The Parisian Ehrhardt emphasises eschatology very strongly in his work “The Fundamental Character of the Preaching of Jesus in Relation to the Messianic Hopes of His People and His own Messianic Consciousness.”[166] Nevertheless he asserts the presence of a twofold ethic in Jesus' teaching: eschatology did not attempt to evacuate everything else of all value, but allowed the natural and ethical goods of this world to hold their place, as belonging to a world of thought which resisted its encroachments.
A much more negative attitude is taken up by Albert Réville in his Jésus de Nazareth.[167] According to him both Apocalyptic and Messianism are foreign bodies in the teaching of Jesus which have been forced into it by the pressure of contemporary thought. Jesus would never of His own motion have taken up the rôle of Messiah.
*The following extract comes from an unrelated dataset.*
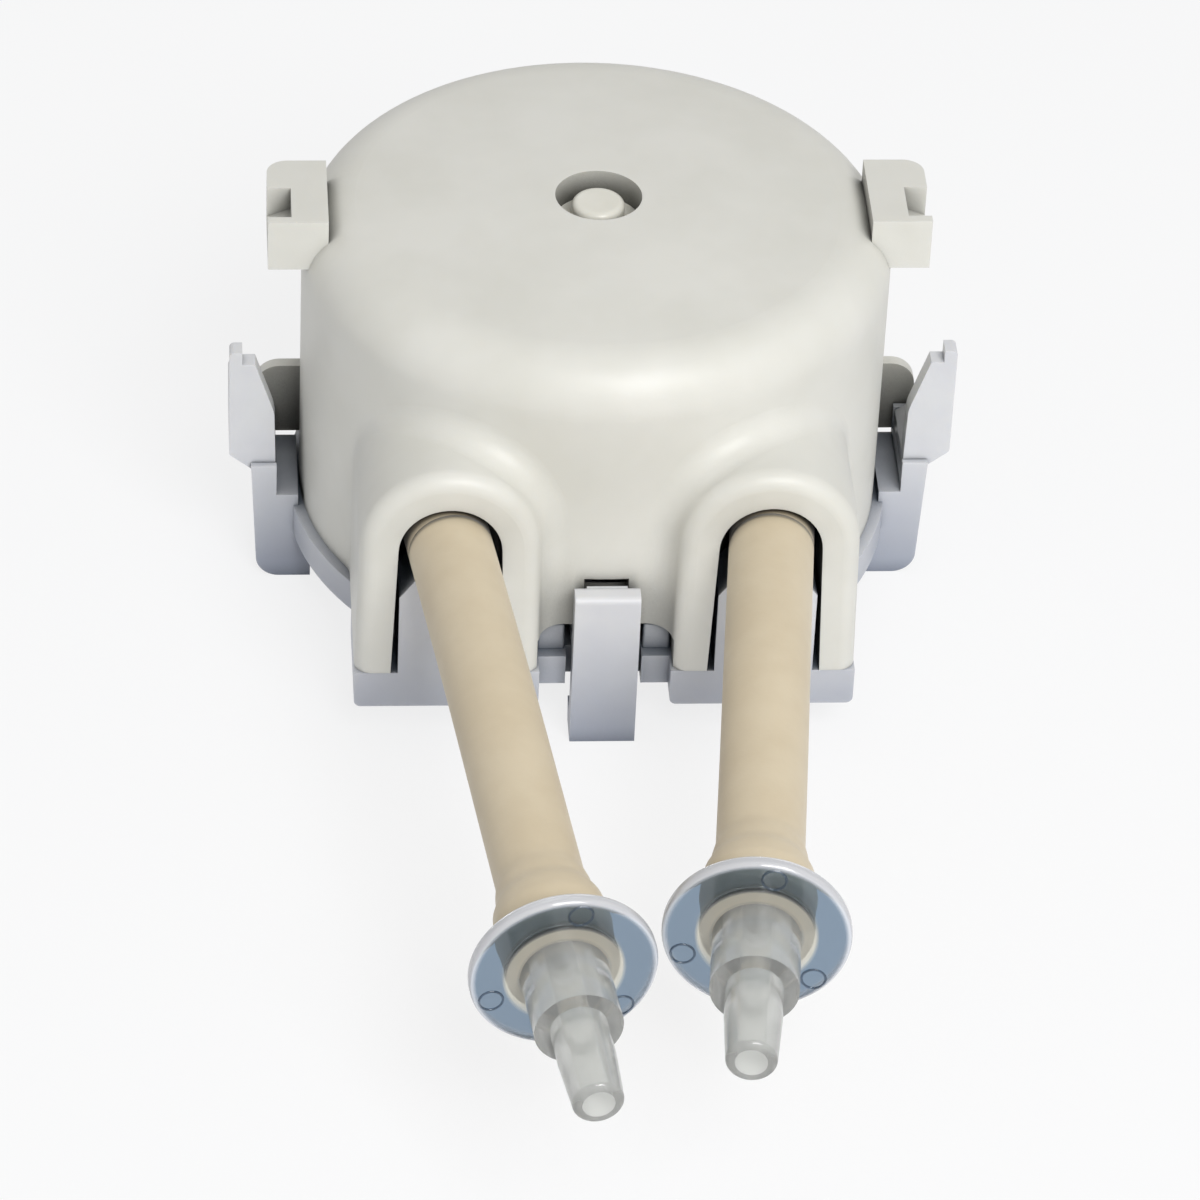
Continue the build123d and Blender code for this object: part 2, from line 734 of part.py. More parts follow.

Wendt, too, in the second edition of his Lehre Jesu, which appeared in 1903, held in the main to the fundamental idea of the first, the 1890, edition; namely, that Jesus in view of His purely religious relation to God could not do otherwise than transform, from within outwards, the traditional conceptions, even though [pg 250] they seem to be traceable in their actual contemporary form on the surface of His teaching. He had already, in 1893, in the Christliche Welt clearly expounded, and defended against Weiss, his view of the Kingdom of God as already present for the thought of Jesus.
The effect which Baldensperger and Weiss had upon Weiffenbach[168] was to cause him to bring out in full strength the apologetic aspect which had been somewhat held in check in his work of 1873 by the thoroughness of his exegesis. The apocalyptic of this younger school, which was no longer willing to believe that in the mouth of Jesus the Parousia meant nothing more than an issuing from death clothed with power, is on all grounds to be rejected. It assumes, since this expectation was not fulfilled, an error on the part of Jesus. It is better to rest content with not being able to see quite clearly.